Repeat exactly, and only, the lines below starting at the line that contains "front_shell();" and ending at the line that contains "points = [vertex.co", inclusive of both.

**Items**
══════════
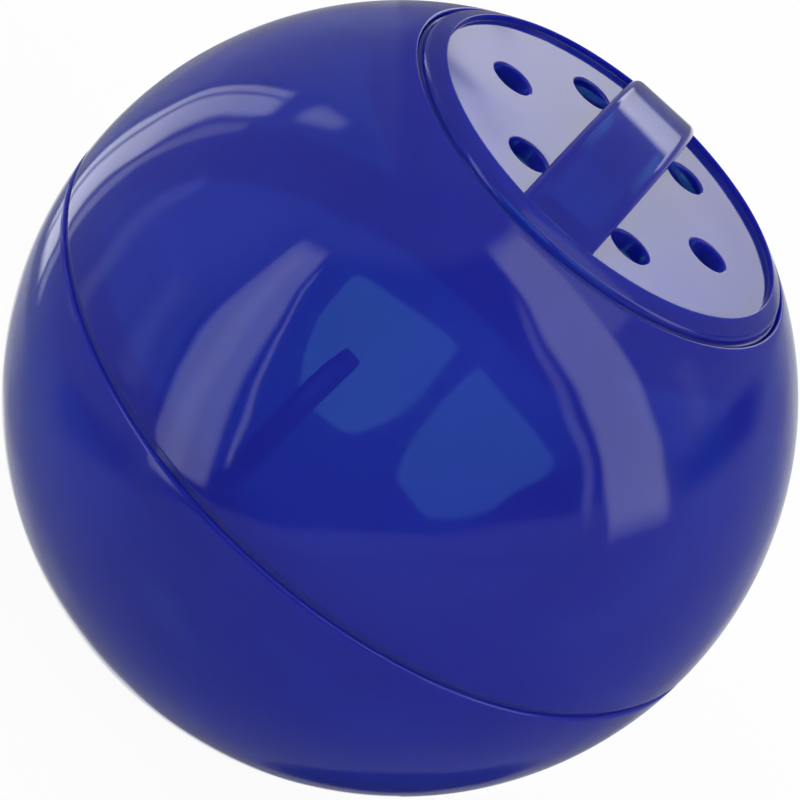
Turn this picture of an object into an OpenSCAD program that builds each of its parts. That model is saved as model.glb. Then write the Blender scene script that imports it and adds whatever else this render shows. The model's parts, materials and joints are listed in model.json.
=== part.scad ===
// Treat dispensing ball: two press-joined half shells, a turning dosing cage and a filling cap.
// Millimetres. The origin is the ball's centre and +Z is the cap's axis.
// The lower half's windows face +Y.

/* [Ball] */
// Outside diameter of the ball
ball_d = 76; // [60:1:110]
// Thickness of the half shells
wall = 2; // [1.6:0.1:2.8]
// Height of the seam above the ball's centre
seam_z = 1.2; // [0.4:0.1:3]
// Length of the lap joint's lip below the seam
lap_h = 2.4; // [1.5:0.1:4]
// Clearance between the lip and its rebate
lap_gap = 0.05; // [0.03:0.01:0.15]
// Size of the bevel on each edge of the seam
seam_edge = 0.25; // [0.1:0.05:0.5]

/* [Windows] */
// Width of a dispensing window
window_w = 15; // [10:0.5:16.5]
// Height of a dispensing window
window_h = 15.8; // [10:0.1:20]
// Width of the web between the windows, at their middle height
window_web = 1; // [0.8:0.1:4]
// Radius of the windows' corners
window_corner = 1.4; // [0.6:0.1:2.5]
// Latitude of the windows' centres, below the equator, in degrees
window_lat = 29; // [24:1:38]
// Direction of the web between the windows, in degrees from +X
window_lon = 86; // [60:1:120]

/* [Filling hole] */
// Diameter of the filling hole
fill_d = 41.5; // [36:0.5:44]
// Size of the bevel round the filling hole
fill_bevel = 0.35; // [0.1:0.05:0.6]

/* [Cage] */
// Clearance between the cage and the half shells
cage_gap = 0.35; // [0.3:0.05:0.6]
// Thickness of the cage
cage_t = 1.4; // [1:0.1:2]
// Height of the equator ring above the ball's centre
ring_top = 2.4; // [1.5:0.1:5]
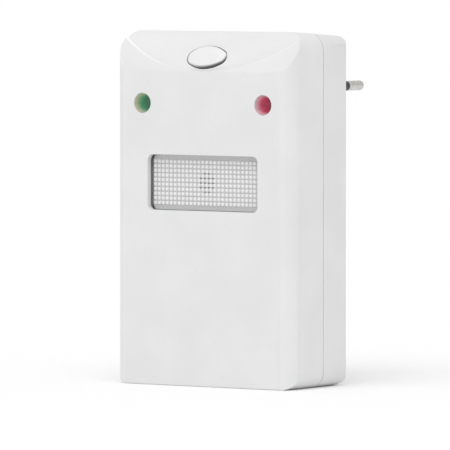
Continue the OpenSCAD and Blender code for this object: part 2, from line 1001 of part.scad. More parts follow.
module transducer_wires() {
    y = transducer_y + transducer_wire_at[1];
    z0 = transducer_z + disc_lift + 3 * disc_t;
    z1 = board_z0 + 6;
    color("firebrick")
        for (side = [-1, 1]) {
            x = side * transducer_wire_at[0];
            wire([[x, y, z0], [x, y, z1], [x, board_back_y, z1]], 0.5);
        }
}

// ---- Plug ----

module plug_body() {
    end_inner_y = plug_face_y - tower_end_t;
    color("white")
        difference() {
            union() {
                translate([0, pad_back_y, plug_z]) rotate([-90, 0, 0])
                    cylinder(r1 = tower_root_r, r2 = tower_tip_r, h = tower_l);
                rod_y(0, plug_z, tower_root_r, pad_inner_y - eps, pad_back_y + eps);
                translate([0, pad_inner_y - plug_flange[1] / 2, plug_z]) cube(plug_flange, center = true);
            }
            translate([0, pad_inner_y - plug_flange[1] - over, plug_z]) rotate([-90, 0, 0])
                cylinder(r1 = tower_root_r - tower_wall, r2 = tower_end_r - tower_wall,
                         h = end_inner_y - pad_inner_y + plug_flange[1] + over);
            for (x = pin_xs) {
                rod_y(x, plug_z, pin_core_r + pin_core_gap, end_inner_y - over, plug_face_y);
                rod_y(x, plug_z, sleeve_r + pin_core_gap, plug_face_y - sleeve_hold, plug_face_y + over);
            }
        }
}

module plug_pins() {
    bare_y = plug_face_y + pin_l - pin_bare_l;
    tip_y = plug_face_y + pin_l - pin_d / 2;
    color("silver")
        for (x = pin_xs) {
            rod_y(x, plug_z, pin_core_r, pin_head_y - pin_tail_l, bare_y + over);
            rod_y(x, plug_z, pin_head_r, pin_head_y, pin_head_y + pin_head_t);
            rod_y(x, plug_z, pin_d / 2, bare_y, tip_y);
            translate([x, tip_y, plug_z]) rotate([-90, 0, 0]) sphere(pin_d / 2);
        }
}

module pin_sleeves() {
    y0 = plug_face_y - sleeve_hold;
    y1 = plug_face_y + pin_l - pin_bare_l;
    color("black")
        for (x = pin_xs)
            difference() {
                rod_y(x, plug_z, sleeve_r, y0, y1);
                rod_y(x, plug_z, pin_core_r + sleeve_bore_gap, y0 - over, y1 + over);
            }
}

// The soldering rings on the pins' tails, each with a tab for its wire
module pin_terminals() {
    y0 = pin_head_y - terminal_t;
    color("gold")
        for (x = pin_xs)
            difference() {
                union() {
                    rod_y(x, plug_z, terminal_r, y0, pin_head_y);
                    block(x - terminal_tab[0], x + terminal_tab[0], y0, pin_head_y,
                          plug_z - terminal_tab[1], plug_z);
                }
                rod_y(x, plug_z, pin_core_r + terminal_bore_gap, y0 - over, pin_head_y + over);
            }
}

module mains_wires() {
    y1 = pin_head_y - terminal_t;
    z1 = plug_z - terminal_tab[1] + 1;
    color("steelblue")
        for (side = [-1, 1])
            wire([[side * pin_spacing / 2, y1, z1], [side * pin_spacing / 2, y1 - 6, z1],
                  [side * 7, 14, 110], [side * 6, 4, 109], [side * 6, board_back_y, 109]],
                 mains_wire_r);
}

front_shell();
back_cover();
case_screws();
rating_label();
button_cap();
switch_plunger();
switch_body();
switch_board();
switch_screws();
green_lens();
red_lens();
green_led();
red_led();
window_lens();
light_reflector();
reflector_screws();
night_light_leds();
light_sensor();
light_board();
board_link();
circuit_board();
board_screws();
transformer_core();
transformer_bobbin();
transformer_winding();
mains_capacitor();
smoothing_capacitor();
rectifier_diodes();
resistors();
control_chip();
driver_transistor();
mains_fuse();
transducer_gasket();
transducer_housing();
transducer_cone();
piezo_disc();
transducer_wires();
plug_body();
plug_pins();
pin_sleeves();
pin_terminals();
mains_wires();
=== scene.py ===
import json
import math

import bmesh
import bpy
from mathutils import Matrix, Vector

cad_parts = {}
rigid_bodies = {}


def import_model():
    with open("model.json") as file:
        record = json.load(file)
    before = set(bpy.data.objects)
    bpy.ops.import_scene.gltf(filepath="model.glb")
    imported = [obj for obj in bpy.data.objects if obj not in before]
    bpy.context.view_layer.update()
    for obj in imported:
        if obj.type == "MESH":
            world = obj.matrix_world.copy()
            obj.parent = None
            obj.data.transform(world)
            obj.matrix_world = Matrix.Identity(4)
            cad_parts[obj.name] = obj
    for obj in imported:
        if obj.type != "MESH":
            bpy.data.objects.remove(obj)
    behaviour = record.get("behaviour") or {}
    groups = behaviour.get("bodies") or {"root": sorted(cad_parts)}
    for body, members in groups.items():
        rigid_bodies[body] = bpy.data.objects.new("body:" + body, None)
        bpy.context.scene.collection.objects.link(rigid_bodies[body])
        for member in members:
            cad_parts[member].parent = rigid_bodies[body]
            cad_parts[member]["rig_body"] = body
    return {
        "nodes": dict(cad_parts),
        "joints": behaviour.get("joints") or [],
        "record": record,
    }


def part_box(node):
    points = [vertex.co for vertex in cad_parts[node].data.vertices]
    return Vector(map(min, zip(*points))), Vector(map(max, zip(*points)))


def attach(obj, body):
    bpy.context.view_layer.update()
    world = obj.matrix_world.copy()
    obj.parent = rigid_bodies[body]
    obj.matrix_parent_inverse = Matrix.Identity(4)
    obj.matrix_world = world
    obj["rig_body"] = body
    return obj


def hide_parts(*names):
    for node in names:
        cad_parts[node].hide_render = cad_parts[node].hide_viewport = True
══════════
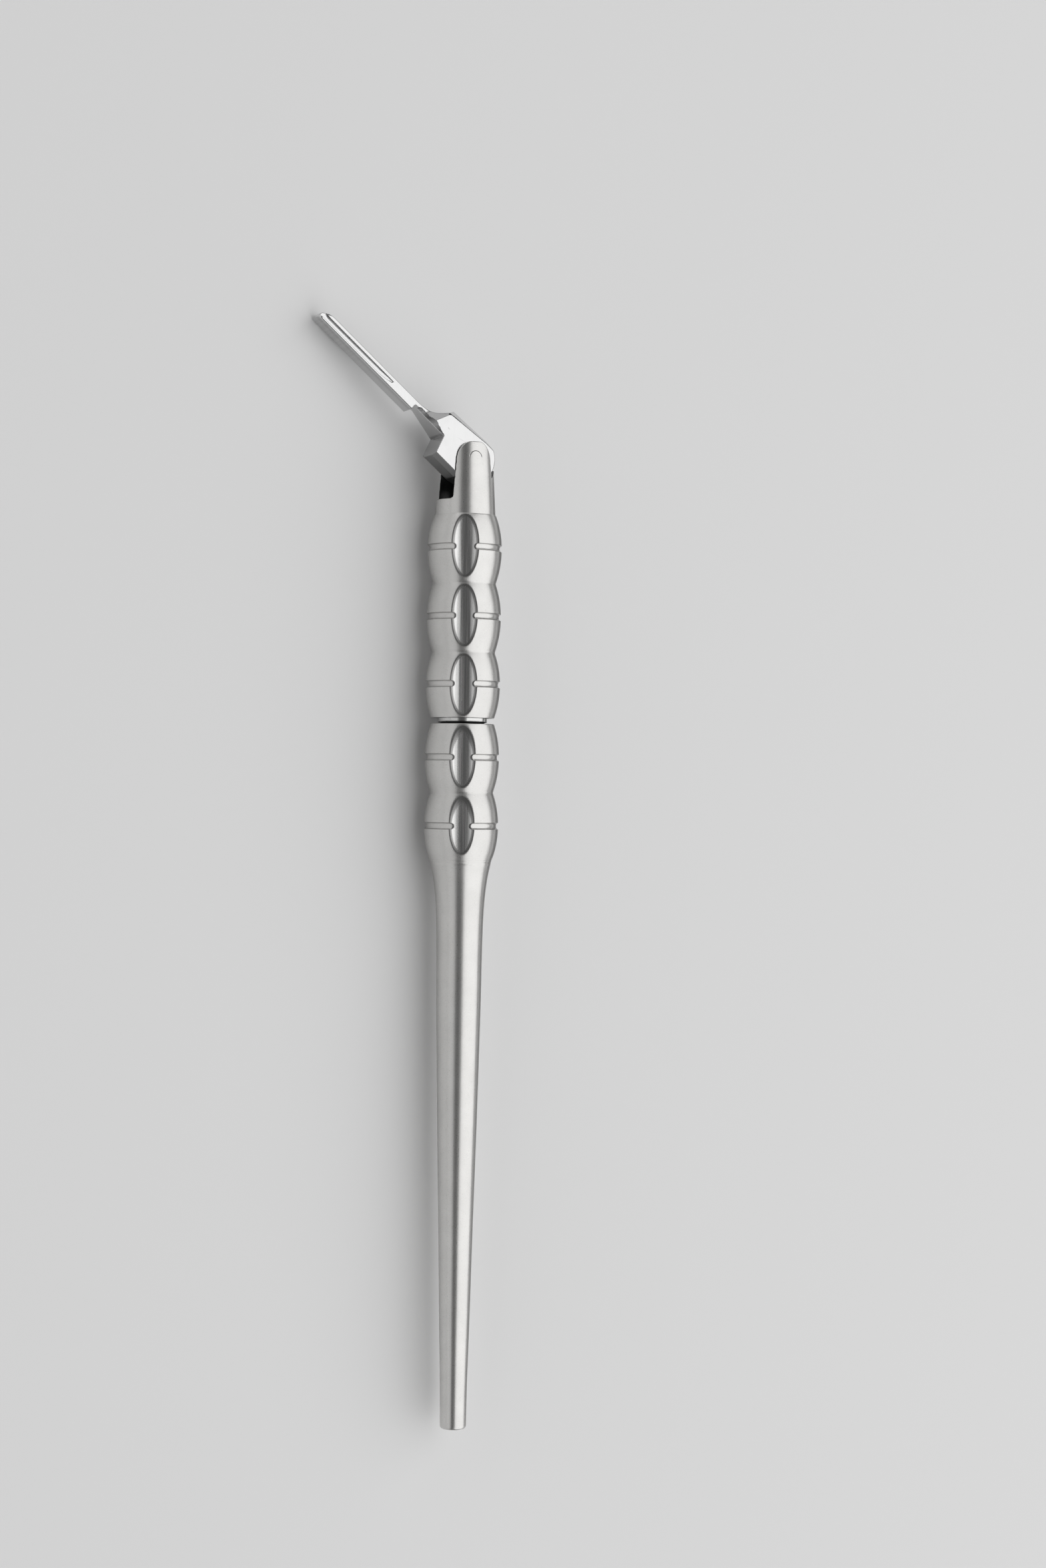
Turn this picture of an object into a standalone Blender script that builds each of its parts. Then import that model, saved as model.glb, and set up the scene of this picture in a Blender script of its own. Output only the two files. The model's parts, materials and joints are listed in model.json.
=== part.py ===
══════════
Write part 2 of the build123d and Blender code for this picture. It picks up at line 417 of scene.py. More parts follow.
══════════
**Reply**
front_shell();
back_cover();
case_screws();
rating_label();
button_cap();
switch_plunger();
switch_body();
switch_board();
switch_screws();
green_lens();
red_lens();
green_led();
red_led();
window_lens();
light_reflector();
reflector_screws();
night_light_leds();
light_sensor();
light_board();
board_link();
circuit_board();
board_screws();
transformer_core();
transformer_bobbin();
transformer_winding();
mains_capacitor();
smoothing_capacitor();
rectifier_diodes();
resistors();
control_chip();
driver_transistor();
mains_fuse();
transducer_gasket();
transducer_housing();
transducer_cone();
piezo_disc();
transducer_wires();
plug_body();
plug_pins();
pin_sleeves();
pin_terminals();
mains_wires();
=== scene.py ===
import json
import math

import bmesh
import bpy
from mathutils import Matrix, Vector

cad_parts = {}
rigid_bodies = {}


def import_model():
    with open("model.json") as file:
        record = json.load(file)
    before = set(bpy.data.objects)
    bpy.ops.import_scene.gltf(filepath="model.glb")
    imported = [obj for obj in bpy.data.objects if obj not in before]
    bpy.context.view_layer.update()
    for obj in imported:
        if obj.type == "MESH":
            world = obj.matrix_world.copy()
            obj.parent = None
            obj.data.transform(world)
            obj.matrix_world = Matrix.Identity(4)
            cad_parts[obj.name] = obj
    for obj in imported:
        if obj.type != "MESH":
            bpy.data.objects.remove(obj)
    behaviour = record.get("behaviour") or {}
    groups = behaviour.get("bodies") or {"root": sorted(cad_parts)}
    for body, members in groups.items():
        rigid_bodies[body] = bpy.data.objects.new("body:" + body, None)
        bpy.context.scene.collection.objects.link(rigid_bodies[body])
        for member in members:
            cad_parts[member].parent = rigid_bodies[body]
            cad_parts[member]["rig_body"] = body
    return {
        "nodes": dict(cad_parts),
        "joints": behaviour.get("joints") or [],
        "record": record,
    }


def part_box(node):
    points = [vertex.co for vertex in cad_parts[node].data.vertices]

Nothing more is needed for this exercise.